Yes, that is an over-simplification. But so is the advice that Europe has received recently. US presidential hopeful Jeb Bush recently told foreign policy experts that America under his rule would welcome immigrants. Unlike Europe, Bush said that “we come in 34 different flavours” and “we have the potential to be young and dynamic again”.
US Vice President Joe Biden told last week’s three-day White House summit on countering violent extremism that Europe was vulnerable to radicalised attacks because immigrants in the EU are less integrated into the local societies compared with the US. “I’m not suggesting … that I think America has all the answers here. We just have a lot more experience,” Biden said and stressed that “inclusion counts”.
Bush and Biden are right in some aspects: America could some years ago claim to be less hysterical about Islam than Europe. But the Tea Party and Fox News are proof that the anti-Muslim diatribes are now the same on both sides of the Atlantic. That’s no surprise given the transatlantic cross-fertilisation of “ideas” on Islam-bashing under way.
Israeli Prime Minister Benjamin Netanyahu meanwhile has made a much-publicised call for European Jews to move to Israel after recent terrorist killings in Denmark. Significantly, his views are prompting a backlash from not only European leaders but Jews themselves. Commentators argue that for many Jews, such remarks ignore, and even insult, the acceptance they feel in the countries where they and their families have often lived for generations.

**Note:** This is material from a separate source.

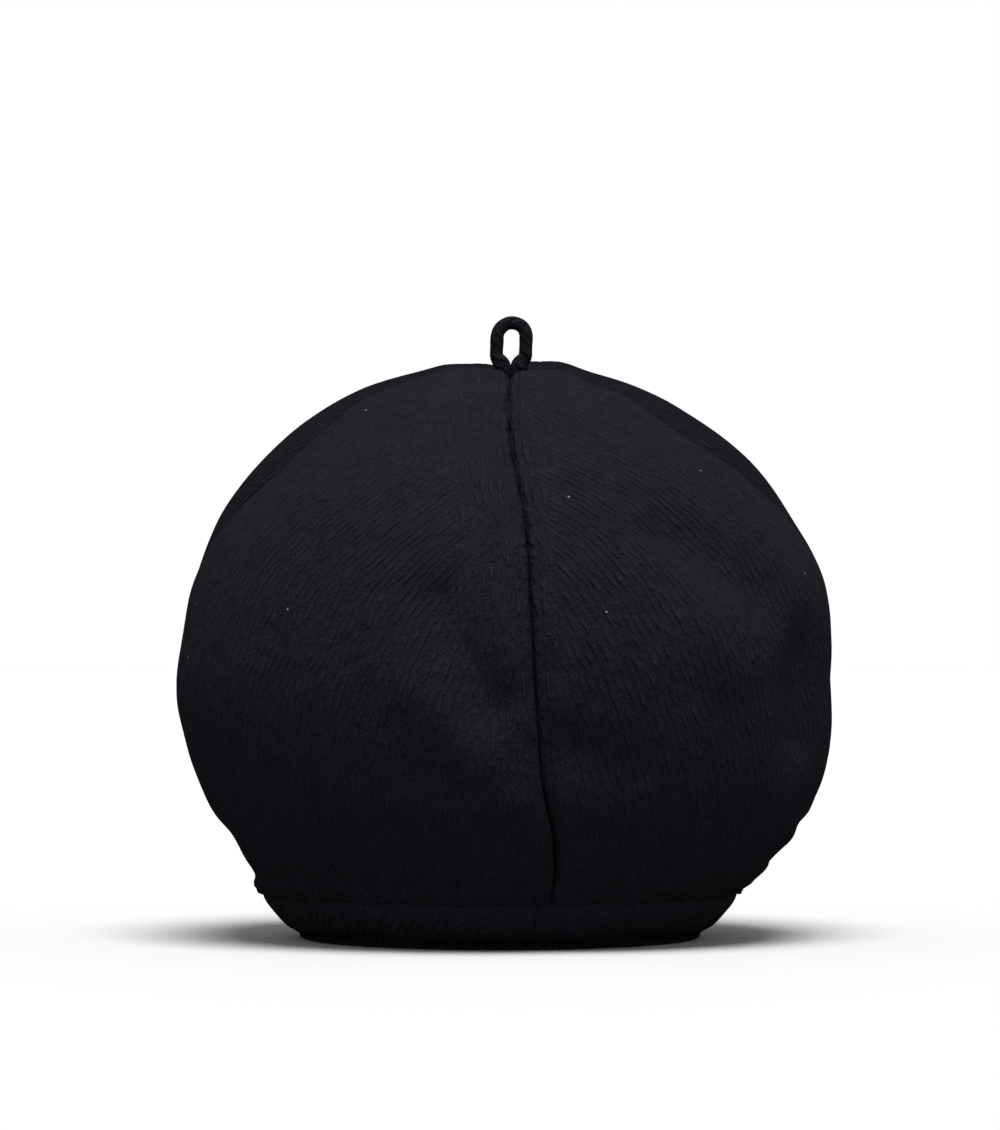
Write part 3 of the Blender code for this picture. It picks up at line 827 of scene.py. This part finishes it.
class CAP_OT_band(bpy.types.Operator):
    """Sew the band and close it at the back"""

    bl_idname = "cap.band"
    bl_label = "Band"
    columns: IntProperty(name="Columns", description="Divisions round the band", default=480, min=40)
    rows: IntProperty(name="Rows", description="Divisions up the band", default=26, min=6)

    def execute(self, context):
        band = context.scene.cap_band
        crown = context.scene.cap_crown
        end_gap = math.degrees(band.seam_gap / band.width)
        sides = (band.width, band.width, band.depth, band.depth)

        def surface(across, up):
            # The columns stand closer together near the closing seam
            crowded = across - BAND_CROWDING * np.sin(2 * math.pi * across) / (2 * math.pi)
            azimuth = math.degrees(band.seam_azimuth) + end_gap + (360.0 - 2 * end_gap) * crowded
            height = band.hem_drop + up * (band.height - band.hem_drop)
            turn = np.radians(azimuth)
            round_band = turn * (band.width + band.depth) / 4
            to_seam = np.minimum(crowded, 1 - crowded) * math.pi * (band.width + band.depth) / 2
            # Ripples are taller than they are wide
            ring = np.stack([np.cos(turn) * RIPPLE_RING, np.sin(turn) * RIPPLE_RING, height * 0.6], axis=-1)
            uneven = band.slack * ripple(ring, band.slack_size, BAND_SEED) * np.sin(math.pi * up)
            flare = band_flare(band, height) + uneven
            flare -= band.seam_dip * np.exp(-((to_seam / band.seam_dip_width) ** 2))
            flare -= band.top_dip * np.exp(-(((band.height - height) / band.top_dip_height) ** 2))
            x, y = around(azimuth, *(side / 2 + flare for side in sides))
            places = np.stack([x + CENTRE_X, y + CENTRE_Y, height + band_lift(band, azimuth)], axis=-1)
            return places, {"weave": np.stack([round_band, height], axis=-1)}

        mesh = formed_grid("band_cloth", self.columns, self.rows, surface)
        # Cut on the bias. Its colour is painted 1.35 times lighter, painted light against the shade under the
        # crown's rolled edge
        look = context.scene.cap_wool
        cloth = black_wool_twill(look, "black_wool_twill_band", math.radians(45), depth=1.35)
        piece = add_piece("band_cloth", mesh, cloth, "band")
        give_wall(piece, band.wall)
        round_edges(piece, crown.wall / 3)
        return {"FINISHED"}


class CAP_OT_peak(bpy.types.Operator):
    """Cover the peak and set it under the front of the band"""

    bl_idname = "cap.peak"
    bl_label = "Peak"
    columns: IntProperty(name="Columns", description="Divisions across the peak", default=40, min=8)
    rows: IntProperty(name="Rows", description="Divisions from band to edge", default=10, min=4)

    def execute(self, context):
        band = context.scene.cap_band
        peak = context.scene.cap_peak
        inner = tuple(side / 2 - band.wall for side in (band.width, band.width, band.depth, band.depth))
        seat = peak.thickness + 2 * CLEARANCE
        half_angle = math.degrees(peak.half_angle)

        def surface(across, out):
            side = 2 * across - 1
            azimuth = 180.0 + half_angle * side
            x, y = around(azimuth, *inner)
            outline = (1 - np.abs(side) ** PEAK_POWER) ** PEAK_ROUNDNESS
            reach = band.wall + peak.end + (peak.reach - peak.end) * outline
            heading = np.radians(180.0 + half_angle * side * peak.sweep)
            x = x + np.sin(heading) * reach * out
            y = y - np.cos(heading) * reach * out
            edge_height = peak.arch * (1 - side * side) + peak.edge_rise
            z = (band_lift(band, azimuth) - seat) * (1 - out) + edge_height * out
            places = np.stack([x + CENTRE_X, y + CENTRE_Y, z], axis=-1)
            return places, {"weave": places[:, :2]}

        mesh = formed_grid("peak_cloth", self.columns, self.rows, surface)
        cloth = black_wool_twill(context.scene.cap_wool, "black_wool_twill_peak", 0.0)
        piece = add_piece("peak_cloth", mesh, cloth, "peak")
        give_wall(piece, peak.thickness)
        smooth = piece.modifiers.new("soft_edge", "SUBSURF")
        smooth.levels = smooth.render_levels = 2
        return {"FINISHED"}


class CAP_OT_top_loop(bpy.types.Operator):
    """Roll the cord and bend it into the loop on top"""

    bl_idname = "cap.top_loop"
    bl_label = "Top loop"
    rows: IntProperty(name="Rows", description="Divisions along the cord", default=150, min=20)
    columns: IntProperty(name="Columns", description="Divisions round the cord", default=28, min=8)

    def path(self, loop, up):
        """The cord's middle line, from one root over the top to the other.

        It gives two coordinates, how far along the cord each point is, and the cord's radius there.
        """
        closed = loop.foot / 2 - loop.foot_press
        wide = (loop.width - loop.cord) / 2
        shoulder = loop.height - loop.cord / 2 - wide
        leg = shoulder + loop.root
        arc = math.pi * wide
        total = 2 * leg + arc
        along = up * total
        mirrored = np.where(along > total / 2, total - along, along)
        climb = np.minimum(mirrored, leg) - loop.root
        opened = eased(np.clip(loop.spread * (climb - loop.closed) / (shoulder - loop.closed), 0.0, 1.0))
        turn = np.clip((mirrored - leg) / wide, 0.0, math.pi / 2)
        x = (closed + (wide - closed) * opened) * np.cos(turn)
        z = climb + wide * np.sin(turn)
        x = np.where(along > total / 2, -x, x)
        radius = (loop.foot + (loop.cord - loop.foot) * opened) / 2
        return x + loop.lean * np.maximum(z, 0.0) / loop.height, z, along, radius

    def execute(self, context):
        scene = context.scene
        loop, crown = scene.cap_loop, scene.cap_crown
        neck = np.array([CENTRE_X + crown.lean, CENTRE_Y, crown.height - crown.neck_dip])

        def surface(across, up):
            x, z, along, radius = self.path(loop, up)
            step = 0.001
            ahead_x, ahead_z, _, _ = self.path(loop, np.minimum(up + step, 1.0))
            behind_x, behind_z, _, _ = self.path(loop, np.maximum(up - step, 0.0))
            heading = np.stack([ahead_x - behind_x, ahead_z - behind_z], axis=-1)
            heading /= np.linalg.norm(heading, axis=-1, keepdims=True)
            turn = 2 * math.pi * across
            # Bumps of 4 mm, which differ between the inside and the outside of the loop
            skin = np.stack([x, np.cos(turn) * 3 * MM, z], axis=-1)
            radius = radius * (1 + loop.unevenness * ripple(skin, 4 * MM, CORD_SEED))
            # The cord's own seam runs along the inside of the loop
            radius -= loop.seam_depth * np.exp(-(((turn - math.pi) / CORD_SEAM_TURN) ** 2))
            sideways = radius * np.cos(turn)
            places = np.stack([
                x + heading[:, 1] * sideways,
                -radius * loop.flatness * np.sin(turn),
                z - heading[:, 0] * sideways,
            ], axis=-1)
            return places + neck, {"weave": np.stack([turn * loop.cord / 2, along], axis=-1)}

        mesh = formed_grid("top_loop_cord", self.columns, self.rows, surface)
        cord = bmesh.new()
        cord.from_mesh(mesh)
        bmesh.ops.remove_doubles(cord, verts=cord.verts, dist=0.01 * MM)
        bmesh.ops.holes_fill(cord, edges=[edge for edge in cord.edges if edge.is_boundary], sides=0)
        bmesh.ops.recalc_face_normals(cord, faces=cord.faces)
        cord.to_mesh(mesh)
        cord.free()
        mesh.shade_smooth()
        cloth = black_wool_twill(scene.cap_wool, "black_wool_twill_loop", math.radians(45))
        add_piece("top_loop_cord", mesh, cloth, "top_loop")
        return {"FINISHED"}


class CAP_OT_stage(bpy.types.Operator):
    """Lay the floor, hang the lights and set the camera"""

    bl_idname = "cap.stage"
    bl_label = "Stage"

    def execute(self, context):
        scene = context.scene
        look = scene.cap_stage
        board = bmesh.new()
        bmesh.ops.create_grid(board, x_segments=1, y_segments=1, size=look.floor_size)
        mesh = bpy.data.meshes.new("floor")
        board.to_mesh(mesh)
        board.free()
        floor = bpy.data.objects.new("floor", mesh)
        mesh.materials.append(pale_board(look))
        scene.collection.objects.link(floor)

        world = bpy.data.worlds.new("white_room")
        world.use_nodes = True
        world.node_tree.nodes["Background"].inputs["Color"].default_value = (1.0, 1.0, 1.0, 1.0)
        world.node_tree.nodes["Background"].inputs["Strength"].default_value = look.sky
        scene.world = world

        softbox = bpy.data.lights.new("overhead_softbox", "SUN")
        softbox.energy = look.key
        softbox.angle = look.key_spread
        hung = bpy.data.objects.new("overhead_softbox", softbox)
        hung.rotation_euler = Vector(look.key_heading).to_track_quat("-Z", "Y").to_euler()
        scene.collection.objects.link(hung)

        camera = bpy.data.cameras.new("camera")
        camera.sensor_width = 36.0
        camera.lens = camera.sensor_width * look.view_distance / look.frame_height
        eye = bpy.data.objects.new("camera", camera)
        eye.location = (CENTRE_X, -look.view_distance, look.eye_height)
        target = Vector((CENTRE_X, 0.0, look.look_height))
        eye.rotation_euler = (target - eye.location).to_track_quat("-Z", "Y").to_euler()
        scene.collection.objects.link(eye)
        scene.camera = eye
        scene.view_settings.view_transform = "Standard"
        return {"FINISHED"}


class CAP_PT_sidebar(bpy.types.Panel):
    """The cap's pieces and sizes"""

    bl_idname = "CAP_PT_sidebar"
    bl_label = "Baker Boy Cap"
    bl_space_type = "VIEW_3D"
    bl_region_type = "UI"
    bl_category = "Baker Boy Cap"

    def draw(self, context):
        """Lists the operators and then the sizes, group by group."""
        for maker in OPERATORS:
            self.layout.operator(maker.bl_idname)
        for name in SETTINGS:
            box = self.layout.box()
            box.label(text=name.replace("cap_", "").capitalize())
            group = getattr(context.scene, name)
            for key in group.bl_rna.properties.keys():
                if key not in ("rna_type", "name"):
                    box.prop(group, key)


SETTINGS = {
    "cap_band": BandSizes,
    "cap_crown": CrownSizes,
    "cap_loop": LoopSizes,
    "cap_peak": PeakSizes,
    "cap_wool": WoolLook,
    "cap_stage": StageSizes,
}
OPERATORS = (CAP_OT_stage, CAP_OT_crown, CAP_OT_band, CAP_OT_peak, CAP_OT_top_loop)


def register():
    for group in SETTINGS.values():
        bpy.utils.register_class(group)
    for maker in (*OPERATORS, CAP_PT_sidebar):
        bpy.utils.register_class(maker)
    for name, group in SETTINGS.items():
        setattr(bpy.types.Scene, name, PointerProperty(type=group))


def unregister():
    for name in SETTINGS:
        delattr(bpy.types.Scene, name)
    for maker in (CAP_PT_sidebar, *reversed(OPERATORS)):
        bpy.utils.unregister_class(maker)
    for group in reversed(SETTINGS.values()):
        bpy.utils.unregister_class(group)


def main():
    register()
    bpy.ops.cap.stage()
    bpy.ops.cap.crown()
    bpy.ops.cap.band()
    bpy.ops.cap.peak()
    bpy.ops.cap.top_loop()


if __name__ == "__main__":
    main()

“We are a little confused by this call, which is basically like a call to surrender to terror,” said Arie Zuckerman, senior executive at the European Jewish Congress. “It may send a wrong message to the leaders of Europe.” According to Rabbi Menachem Margolin, “to come out with this kind of statement after each attack is unacceptable.”
Not surprisingly many European Muslims feel similarly irritated when leaders from Muslim countries try and give advice to them.
Better advice has come from Francois Crepeau, a UN Special Rapporteur on the human rights of migrants, who has said that the EU needs to change its migrant policy as it doesn’t answer to the problems which are emerging. “A common narrative celebrating mobility and diversity, recognising real labour market needs, as well as the needs of migrants, based on human rights guarantees and access to justice, must be developed,” said Crépeau.
The UN Rapporteur is right. European leaders must act urgently to stop the rise in Islamophobia and build more inclusive societies. They should stop pandering to the Far Right. More humane policies are needed towards the endless waves of asylum seekers stuck in Lampedusa and other centres. Above all, attitudes to change.
Proof that this can happen is provided by the new Greek government led by Alexis Tsipras. Greece has seen a surge in racist assaults in recent years, with the Golden Dawn fascist party intimidating immigrants and human rights advocates.
The new government has pledged to close down detention centres for illegal immigrants that have long been criticised by rights groups as inhuman.
Tasia Christodoulopoulou, a veteran human rights attorney who is now Greece’s first-ever minister for immigration, has said Athens has to move quickly to improve the poor reputation it has acquired handling those fleeing poverty and deprivation.
Tsipras may be getting flak from other European leaders when it comes to his eurozone politics. But his EU partners could learn a thing or two about trying to build a better society from Greece.